Мысль кажется неопровержимой.
Промельк на страницах «Дня второго» немца в коверкотовом пальто, полагаю, не случаен. Не отзвук ли он не так давно прочитанного Розенберга? Не начат ли Эренбургом поход за возвращение изгоняемого архиреакционного и больного писателя, столь нелюбимого Лениным и совершенно игнорируемого Сталиным, поверхностно знакомым как с Россией, так и с классической ее культурой? Если это так, то Эренбург занял чреватую осложнениями позицию. Идеологи с удостоверением ГПУ И ЦК ВКП(б) пристально следили за тем, что пишут и о чем спорят столичные интеллектуалы. Бестселлер Розенберга тоже не прошел незамеченным. В статьях той эпохи коммунистические критики не прочь были обвинить Достоевского во всех смертных грехах: ницшеанстве, национализме, монархизме и даже фашизме! Да, да, именно в фашизме!
На что они опирались? Источники имелись вполне определенные. Я мог бы привлечь и иной, менее популярный и затасканный, чем труд Розенберга, но все же «Миф XX века» тогда играл в идеологии ведущую роль, а этот полуэстонец, с приятной и нехарактерной для представителей гитлеровского истеблишмента внешностью, обладал способностью — надо отдать ему должное — так вывернуть все наизнанку, в том числе и глобальную культуру, что и выдающиеся умы Хайдеггер, например, или Гаусхофер — часто обращались к нему, приветствуя проходимца и мошенника как собрата.
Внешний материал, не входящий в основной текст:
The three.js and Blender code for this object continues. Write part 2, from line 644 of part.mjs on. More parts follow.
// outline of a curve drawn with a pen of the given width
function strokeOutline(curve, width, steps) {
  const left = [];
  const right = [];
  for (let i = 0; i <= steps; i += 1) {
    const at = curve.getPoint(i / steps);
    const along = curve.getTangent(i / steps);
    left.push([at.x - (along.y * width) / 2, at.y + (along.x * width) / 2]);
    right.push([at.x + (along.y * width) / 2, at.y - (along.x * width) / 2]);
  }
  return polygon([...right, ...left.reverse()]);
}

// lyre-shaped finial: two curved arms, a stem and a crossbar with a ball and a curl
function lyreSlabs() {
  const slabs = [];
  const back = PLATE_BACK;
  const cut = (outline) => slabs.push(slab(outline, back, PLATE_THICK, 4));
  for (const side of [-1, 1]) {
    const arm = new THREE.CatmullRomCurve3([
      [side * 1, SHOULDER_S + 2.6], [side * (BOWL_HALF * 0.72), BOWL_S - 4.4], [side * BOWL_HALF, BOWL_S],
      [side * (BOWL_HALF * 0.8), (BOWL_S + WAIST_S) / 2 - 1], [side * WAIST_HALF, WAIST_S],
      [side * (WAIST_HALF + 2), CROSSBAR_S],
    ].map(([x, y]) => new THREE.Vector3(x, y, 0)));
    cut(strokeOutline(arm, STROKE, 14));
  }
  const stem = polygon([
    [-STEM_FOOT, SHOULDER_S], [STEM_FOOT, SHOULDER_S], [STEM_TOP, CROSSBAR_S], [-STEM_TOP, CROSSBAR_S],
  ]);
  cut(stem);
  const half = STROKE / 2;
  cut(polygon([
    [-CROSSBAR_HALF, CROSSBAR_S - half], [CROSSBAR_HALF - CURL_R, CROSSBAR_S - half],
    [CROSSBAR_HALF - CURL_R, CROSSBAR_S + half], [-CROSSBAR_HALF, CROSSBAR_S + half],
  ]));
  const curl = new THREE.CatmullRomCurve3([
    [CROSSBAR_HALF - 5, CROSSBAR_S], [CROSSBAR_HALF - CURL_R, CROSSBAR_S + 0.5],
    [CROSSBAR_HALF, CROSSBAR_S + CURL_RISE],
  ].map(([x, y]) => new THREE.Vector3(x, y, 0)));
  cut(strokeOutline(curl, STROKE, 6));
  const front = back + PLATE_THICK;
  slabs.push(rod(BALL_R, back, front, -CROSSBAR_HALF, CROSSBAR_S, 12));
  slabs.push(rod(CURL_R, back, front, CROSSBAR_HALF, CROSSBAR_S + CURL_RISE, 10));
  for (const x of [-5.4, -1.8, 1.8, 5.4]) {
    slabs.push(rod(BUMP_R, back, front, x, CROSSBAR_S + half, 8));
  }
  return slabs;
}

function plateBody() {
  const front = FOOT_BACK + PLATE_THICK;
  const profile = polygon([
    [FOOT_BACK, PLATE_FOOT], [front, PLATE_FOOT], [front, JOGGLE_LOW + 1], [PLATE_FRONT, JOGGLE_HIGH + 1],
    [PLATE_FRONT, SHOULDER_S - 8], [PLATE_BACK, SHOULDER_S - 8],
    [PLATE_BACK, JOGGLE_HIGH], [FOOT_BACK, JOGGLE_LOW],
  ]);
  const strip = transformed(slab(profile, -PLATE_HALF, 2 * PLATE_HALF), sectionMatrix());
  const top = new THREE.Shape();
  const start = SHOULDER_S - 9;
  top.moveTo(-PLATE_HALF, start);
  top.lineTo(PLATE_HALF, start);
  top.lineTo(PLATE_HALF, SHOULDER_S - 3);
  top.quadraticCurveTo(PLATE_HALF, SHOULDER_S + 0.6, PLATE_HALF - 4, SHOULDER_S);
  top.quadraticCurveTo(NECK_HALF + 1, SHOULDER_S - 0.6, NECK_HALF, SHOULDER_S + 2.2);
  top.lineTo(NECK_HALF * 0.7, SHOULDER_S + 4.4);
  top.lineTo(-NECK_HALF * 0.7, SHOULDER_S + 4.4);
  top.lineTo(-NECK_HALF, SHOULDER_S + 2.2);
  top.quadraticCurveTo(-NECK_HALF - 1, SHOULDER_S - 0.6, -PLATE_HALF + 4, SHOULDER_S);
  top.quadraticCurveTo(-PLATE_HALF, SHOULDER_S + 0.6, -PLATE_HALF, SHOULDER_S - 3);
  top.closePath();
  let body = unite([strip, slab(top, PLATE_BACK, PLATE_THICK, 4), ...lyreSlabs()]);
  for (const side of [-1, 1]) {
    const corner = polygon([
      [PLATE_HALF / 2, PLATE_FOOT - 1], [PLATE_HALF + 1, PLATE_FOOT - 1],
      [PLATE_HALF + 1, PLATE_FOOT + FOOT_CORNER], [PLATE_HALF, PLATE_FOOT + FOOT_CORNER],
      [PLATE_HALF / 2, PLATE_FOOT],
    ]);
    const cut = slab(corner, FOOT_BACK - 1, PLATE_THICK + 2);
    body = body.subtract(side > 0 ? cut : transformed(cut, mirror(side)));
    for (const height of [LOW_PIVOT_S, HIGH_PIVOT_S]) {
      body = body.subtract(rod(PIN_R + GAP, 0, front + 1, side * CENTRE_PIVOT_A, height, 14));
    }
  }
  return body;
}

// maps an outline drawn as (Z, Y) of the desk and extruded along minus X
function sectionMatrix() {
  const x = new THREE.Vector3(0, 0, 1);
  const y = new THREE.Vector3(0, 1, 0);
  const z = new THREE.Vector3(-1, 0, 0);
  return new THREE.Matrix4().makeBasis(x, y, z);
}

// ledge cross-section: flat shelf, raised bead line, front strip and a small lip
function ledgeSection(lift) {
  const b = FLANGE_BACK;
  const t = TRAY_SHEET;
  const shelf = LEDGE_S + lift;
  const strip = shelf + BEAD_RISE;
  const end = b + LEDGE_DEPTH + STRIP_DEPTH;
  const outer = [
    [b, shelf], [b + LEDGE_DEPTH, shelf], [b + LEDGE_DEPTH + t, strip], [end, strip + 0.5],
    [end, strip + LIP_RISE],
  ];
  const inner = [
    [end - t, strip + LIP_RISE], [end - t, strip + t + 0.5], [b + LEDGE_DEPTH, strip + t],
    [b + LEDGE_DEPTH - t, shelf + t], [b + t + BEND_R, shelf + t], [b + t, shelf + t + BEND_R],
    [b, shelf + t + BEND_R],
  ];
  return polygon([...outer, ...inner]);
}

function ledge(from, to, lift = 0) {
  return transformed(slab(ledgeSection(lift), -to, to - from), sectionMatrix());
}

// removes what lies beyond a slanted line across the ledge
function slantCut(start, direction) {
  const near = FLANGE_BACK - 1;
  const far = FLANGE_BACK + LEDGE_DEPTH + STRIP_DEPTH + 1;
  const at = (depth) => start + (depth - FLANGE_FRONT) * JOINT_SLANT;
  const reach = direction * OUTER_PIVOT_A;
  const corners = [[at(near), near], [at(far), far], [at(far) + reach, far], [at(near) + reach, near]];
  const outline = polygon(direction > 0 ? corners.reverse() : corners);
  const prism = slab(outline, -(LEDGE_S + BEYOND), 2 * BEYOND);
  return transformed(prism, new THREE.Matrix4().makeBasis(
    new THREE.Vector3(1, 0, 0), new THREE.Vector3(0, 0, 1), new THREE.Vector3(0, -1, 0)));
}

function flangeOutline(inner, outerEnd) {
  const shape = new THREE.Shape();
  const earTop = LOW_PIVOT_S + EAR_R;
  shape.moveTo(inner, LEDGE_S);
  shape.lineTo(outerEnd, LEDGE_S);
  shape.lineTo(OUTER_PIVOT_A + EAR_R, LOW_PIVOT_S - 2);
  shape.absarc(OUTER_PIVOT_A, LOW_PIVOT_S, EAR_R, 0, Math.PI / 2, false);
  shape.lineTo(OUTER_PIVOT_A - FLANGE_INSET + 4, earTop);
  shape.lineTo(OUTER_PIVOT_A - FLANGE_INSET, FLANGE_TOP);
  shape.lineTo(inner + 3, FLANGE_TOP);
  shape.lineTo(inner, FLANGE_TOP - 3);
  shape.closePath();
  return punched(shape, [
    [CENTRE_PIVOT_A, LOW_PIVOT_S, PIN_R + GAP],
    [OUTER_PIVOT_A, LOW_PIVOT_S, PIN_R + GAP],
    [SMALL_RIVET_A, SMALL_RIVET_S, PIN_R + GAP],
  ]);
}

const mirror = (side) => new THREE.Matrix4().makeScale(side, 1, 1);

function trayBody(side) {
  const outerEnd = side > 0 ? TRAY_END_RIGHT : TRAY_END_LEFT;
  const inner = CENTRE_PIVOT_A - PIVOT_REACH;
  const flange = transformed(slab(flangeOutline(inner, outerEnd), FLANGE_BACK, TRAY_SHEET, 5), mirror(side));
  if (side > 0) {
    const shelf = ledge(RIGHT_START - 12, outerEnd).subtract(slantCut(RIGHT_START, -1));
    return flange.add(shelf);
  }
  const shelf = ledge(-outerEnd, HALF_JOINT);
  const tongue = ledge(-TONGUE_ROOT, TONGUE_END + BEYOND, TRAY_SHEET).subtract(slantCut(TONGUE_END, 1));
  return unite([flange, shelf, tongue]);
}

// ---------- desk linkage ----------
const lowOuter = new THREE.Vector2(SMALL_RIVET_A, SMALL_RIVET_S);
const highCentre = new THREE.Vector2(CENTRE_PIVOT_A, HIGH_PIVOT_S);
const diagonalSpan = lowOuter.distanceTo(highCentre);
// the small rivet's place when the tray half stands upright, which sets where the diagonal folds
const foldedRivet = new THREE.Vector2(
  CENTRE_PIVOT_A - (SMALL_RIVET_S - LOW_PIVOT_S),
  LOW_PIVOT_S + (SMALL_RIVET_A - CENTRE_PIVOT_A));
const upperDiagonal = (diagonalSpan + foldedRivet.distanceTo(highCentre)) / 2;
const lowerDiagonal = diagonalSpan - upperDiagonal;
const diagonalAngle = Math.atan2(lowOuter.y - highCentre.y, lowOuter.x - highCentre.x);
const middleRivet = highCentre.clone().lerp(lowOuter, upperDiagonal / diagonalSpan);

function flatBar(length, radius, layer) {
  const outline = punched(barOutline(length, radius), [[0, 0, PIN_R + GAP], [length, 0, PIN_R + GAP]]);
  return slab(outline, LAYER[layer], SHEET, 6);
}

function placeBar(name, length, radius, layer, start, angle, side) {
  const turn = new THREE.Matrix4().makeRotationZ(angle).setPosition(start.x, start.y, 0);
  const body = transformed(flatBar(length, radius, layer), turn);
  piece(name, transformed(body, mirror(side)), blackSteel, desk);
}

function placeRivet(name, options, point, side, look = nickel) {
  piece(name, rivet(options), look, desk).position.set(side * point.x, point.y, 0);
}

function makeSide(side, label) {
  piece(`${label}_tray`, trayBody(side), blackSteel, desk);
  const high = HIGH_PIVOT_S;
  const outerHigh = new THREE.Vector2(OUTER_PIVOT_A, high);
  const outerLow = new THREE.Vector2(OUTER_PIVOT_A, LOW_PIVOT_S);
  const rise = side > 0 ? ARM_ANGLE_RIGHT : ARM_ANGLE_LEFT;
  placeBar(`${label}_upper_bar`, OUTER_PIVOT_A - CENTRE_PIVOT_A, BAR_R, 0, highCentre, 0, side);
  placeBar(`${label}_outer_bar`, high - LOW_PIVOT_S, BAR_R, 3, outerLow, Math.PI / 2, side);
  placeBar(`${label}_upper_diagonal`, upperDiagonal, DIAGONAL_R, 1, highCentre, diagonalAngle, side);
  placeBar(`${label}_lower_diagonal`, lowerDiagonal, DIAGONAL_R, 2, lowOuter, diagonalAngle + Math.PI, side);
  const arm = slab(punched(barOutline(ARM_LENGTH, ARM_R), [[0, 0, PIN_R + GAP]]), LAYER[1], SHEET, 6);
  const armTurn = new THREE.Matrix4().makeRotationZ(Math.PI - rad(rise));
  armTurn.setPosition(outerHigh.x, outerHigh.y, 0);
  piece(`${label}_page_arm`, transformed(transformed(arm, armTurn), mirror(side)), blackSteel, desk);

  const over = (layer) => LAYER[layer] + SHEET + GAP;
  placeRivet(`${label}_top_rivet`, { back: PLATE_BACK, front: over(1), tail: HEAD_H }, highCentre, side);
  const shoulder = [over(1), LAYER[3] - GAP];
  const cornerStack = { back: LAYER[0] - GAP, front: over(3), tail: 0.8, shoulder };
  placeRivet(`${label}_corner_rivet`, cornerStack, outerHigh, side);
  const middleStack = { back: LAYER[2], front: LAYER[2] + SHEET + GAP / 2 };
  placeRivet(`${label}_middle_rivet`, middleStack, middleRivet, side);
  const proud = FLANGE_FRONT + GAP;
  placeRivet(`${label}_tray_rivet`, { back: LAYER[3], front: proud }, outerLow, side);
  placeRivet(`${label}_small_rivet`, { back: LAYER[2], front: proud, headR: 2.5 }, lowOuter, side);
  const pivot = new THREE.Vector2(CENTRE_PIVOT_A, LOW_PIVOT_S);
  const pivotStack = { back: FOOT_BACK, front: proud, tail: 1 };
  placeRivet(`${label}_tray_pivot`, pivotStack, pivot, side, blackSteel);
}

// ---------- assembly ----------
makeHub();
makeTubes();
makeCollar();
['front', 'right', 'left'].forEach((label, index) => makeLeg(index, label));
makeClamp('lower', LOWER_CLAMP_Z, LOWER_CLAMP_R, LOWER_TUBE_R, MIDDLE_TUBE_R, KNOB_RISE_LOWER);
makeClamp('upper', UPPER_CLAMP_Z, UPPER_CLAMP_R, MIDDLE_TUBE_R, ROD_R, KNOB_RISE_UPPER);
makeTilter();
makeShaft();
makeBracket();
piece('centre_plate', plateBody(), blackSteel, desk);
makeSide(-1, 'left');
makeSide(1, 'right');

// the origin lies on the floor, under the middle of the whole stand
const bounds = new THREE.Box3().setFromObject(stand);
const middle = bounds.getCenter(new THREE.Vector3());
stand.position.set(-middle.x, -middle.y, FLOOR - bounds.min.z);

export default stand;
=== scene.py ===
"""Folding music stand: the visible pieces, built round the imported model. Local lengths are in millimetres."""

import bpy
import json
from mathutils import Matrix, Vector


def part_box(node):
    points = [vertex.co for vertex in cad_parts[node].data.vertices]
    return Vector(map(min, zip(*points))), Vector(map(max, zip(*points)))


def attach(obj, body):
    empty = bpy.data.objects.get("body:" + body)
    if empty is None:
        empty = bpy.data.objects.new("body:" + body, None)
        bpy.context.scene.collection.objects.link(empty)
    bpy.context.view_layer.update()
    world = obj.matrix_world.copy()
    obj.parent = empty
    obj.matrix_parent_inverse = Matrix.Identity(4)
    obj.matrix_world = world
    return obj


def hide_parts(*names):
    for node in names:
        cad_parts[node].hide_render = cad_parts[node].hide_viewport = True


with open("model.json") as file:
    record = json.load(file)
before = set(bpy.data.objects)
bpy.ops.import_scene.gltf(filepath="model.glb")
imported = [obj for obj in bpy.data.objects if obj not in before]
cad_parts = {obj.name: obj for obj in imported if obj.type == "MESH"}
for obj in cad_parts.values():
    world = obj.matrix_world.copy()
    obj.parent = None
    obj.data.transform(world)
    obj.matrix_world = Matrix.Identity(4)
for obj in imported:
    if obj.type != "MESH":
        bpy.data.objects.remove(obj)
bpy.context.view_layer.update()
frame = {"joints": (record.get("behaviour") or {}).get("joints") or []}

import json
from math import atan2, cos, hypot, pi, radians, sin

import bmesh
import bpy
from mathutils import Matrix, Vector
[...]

Собрат кончил в петле, но фальсификат продолжает жить и распространяется безнаказанно по Москве в каунасском издании, как и сочинения некого Мельского (барона Меллера-Закомельского) и СС-штандартенфюрера Шварца-Бостунича. Чтобы осилить Розенберга, нужны кое-какие предварительные сведения. Гитлер, Шварц-Бостунич и Мельский доступны любому, обучившемуся азбуке.
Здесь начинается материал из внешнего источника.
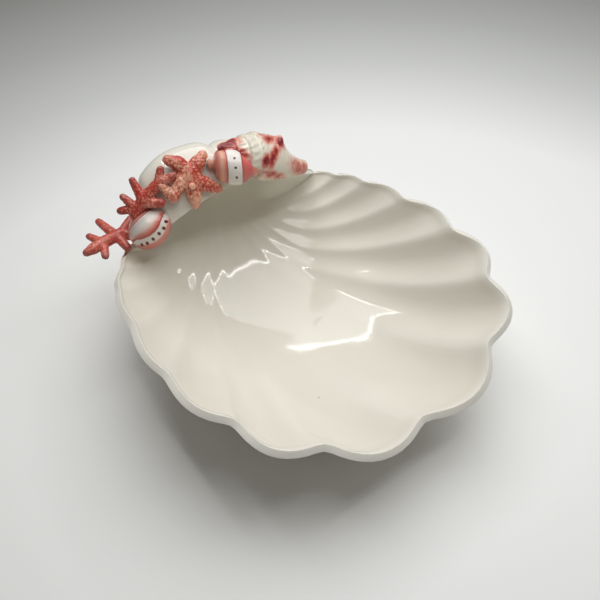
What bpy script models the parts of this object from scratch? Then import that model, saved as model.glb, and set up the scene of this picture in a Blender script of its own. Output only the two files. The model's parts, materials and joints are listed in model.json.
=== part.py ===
"""Shell-shaped serving bowl in glazed ceramic, with small sea ornaments on its curled hinge.

Metres, +Z up. The origin is on the table at the centre of the foot, the scalloped front
of the bowl faces -Y and the curled hinge is at +Y.
"""

from math import atan2, comb, cos, pi, radians, sqrt

import bmesh
import bpy
import numpy as np
from mathutils import Matrix, Vector

# Bowl sizes
HALF_WIDTH_RIGHT = 0.154
HALF_WIDTH_LEFT = 0.165
LENGTH = 0.290
WALL = 0.0046
FLOOR_INSIDE = 0.0095
INNER_DEPTH = 0.066
SIDE_RISE = 0.037
BACK_RISE = 0.033
PROFILE_POWER = 2.4
RIM_ROUNDING = 0.0020

# Ends of the ridges between the flutes, from the front centre to the corner by the hinge:
# share of the half width on the right, the same on the left, and share of the length
RIDGE_ENDS = [
    (-0.030, 0.028, -0.618),
    (0.582, 0.560, -0.550),
    (0.892, 0.865, -0.374),
    (1.000, 1.000, -0.152),
    (0.981, 0.981, 0.078),
    (0.918, 0.918, 0.260),
    (0.835, 0.800, 0.382),
    (0.747, 0.697, 0.466),
]
FLUTE_DEPTH_FRONT = 0.0160
FLUTE_DEPTH_RIGHT = 0.0035
FLUTE_DEPTH_LEFT = 0.0015
RIDGE_SOFTNESS = 0.26
FAN_BEND = 0.10

# Hinge: the line on the back wall where the flutes start, the lip over it and the dome behind
CORNER_X = 0.115
START_Y = 0.1508
START_SPREAD = 0.055
START_SAG = 0.00825
BACK_Y = 0.1685
LIP_Y = 0.1175
LIP_RISE = 0.062
DOME_BACK = 0.1862
DOME_OVER = 0.1372
DOME_CURL = [
    (1.00, DOME_BACK, 0.045),
    (0.97, DOME_BACK, 0.116),
    (0.92, DOME_OVER, 0.112),
]
CREST_AT = -0.38
CREST_SPREAD_LEFT = 0.75
CREST_SPREAD_RIGHT = 1.15
DOME_FROM = 0.70
FOLD_AT = 0.10
FOLD_WIDTH = 0.10
FOLD_DEPTH = 0.003
HINGE_FILL = 0.030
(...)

Что-то душновато становится и противно. Сделаем передышку и немного отойдем от самовлюбленного и кокетничающего на крови философа. Постараемся повеселиться вместе с Эренбургом во времена вовсе не веселые. Гитлер шел семимильными шагами к власти, и европейские наблюдатели придавали известное значение возникшей угрозе. Осуждая и высмеивая Гитлера, они присматривались к нему, оценивая, правда, по-разному, опасность нацистской идеологии и практики. Эренбург в мемуарах вспоминает о неком Бостуниче: «Помню, как нас веселила книга некоего Бостунича „Масонство и русская революция“, в которой говорилось, что эсер Чернов на самом деле Либерман, а октябрист Гучков — масон и еврей по имени Вакье; Россию погубили вечные ручки Ватермана и шампанское Купферберга, помеченные дьявольскими пентаграммами».
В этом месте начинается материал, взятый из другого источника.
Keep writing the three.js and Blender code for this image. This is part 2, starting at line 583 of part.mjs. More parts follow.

Я протянул руку к книжной полке и взял книгу Бостунича, решив проверить: не ошибся ли Эренбург? Я никогда не мог прочесть ее страница за страницей, утомляясь от очевидного вранья и глупых выдумок. Между тем память Эренбурга сработала точно. Чернов и Гучков действительно разоблачались Бостуничем. Про вечные ручки Ватермана и шампанское Купферберга, помеченное пентаграммами, я не стал искать, но зато наткнулся на массу других идиотских предположений и фантастических подробностей. Я узнал, что и Александр Федорович Керенский вовсе не сын директора гимназии, а сын каторжного еврея, а масоны уже давно завладели миром.
На других страницах Эренбург снова возвращается к Бостуничу и рассказывает о посещении масонской ложи «Великий Восток»: «Я оказался в том самом логове, которое сводило с ума монархиста Бостунича. Логово было обыкновенным кабинетом, а секретарь ложи — пожилым радикалом, знавшим гастрономические тайны всех ресторанчиков Парижа. Масонов во Франции было много, вопреки представлениям Бостунича, они не поклонялись ни дьяволу Бафамету, ни иудейскому Богу Ягве, ни Карлу Марксу; ложи были своеобразными обществами взаимопомощи».
Книга Бостунича вышла в Югославии. Издательство располагалось в городе Нови Сад. Это в сербской части страны. Распространялась она в 1922 году не ходко, но кто пожелал потратить время и прочесть — прочел: среди них и Эренбург с друзьями. Если у него дошли руки до Бостунича, то с Розенбергом через десяток лет он расправился и подавно. Все-таки «Миф XX века» имел более солидную репутацию, чем подозрительная болтовня Бостунича. Эренбург, к сожалению, не всегда демонстрировал дар пророчества, которым все же обладал. Иногда историческое чутье ему изменяло. Но то, что он взбесился, познакомившись с бреднями Бостунича, свидетельствует, несомненно, о посетивших его зыбких предощущениях, когда дар пророчества на некоторое время засыпал.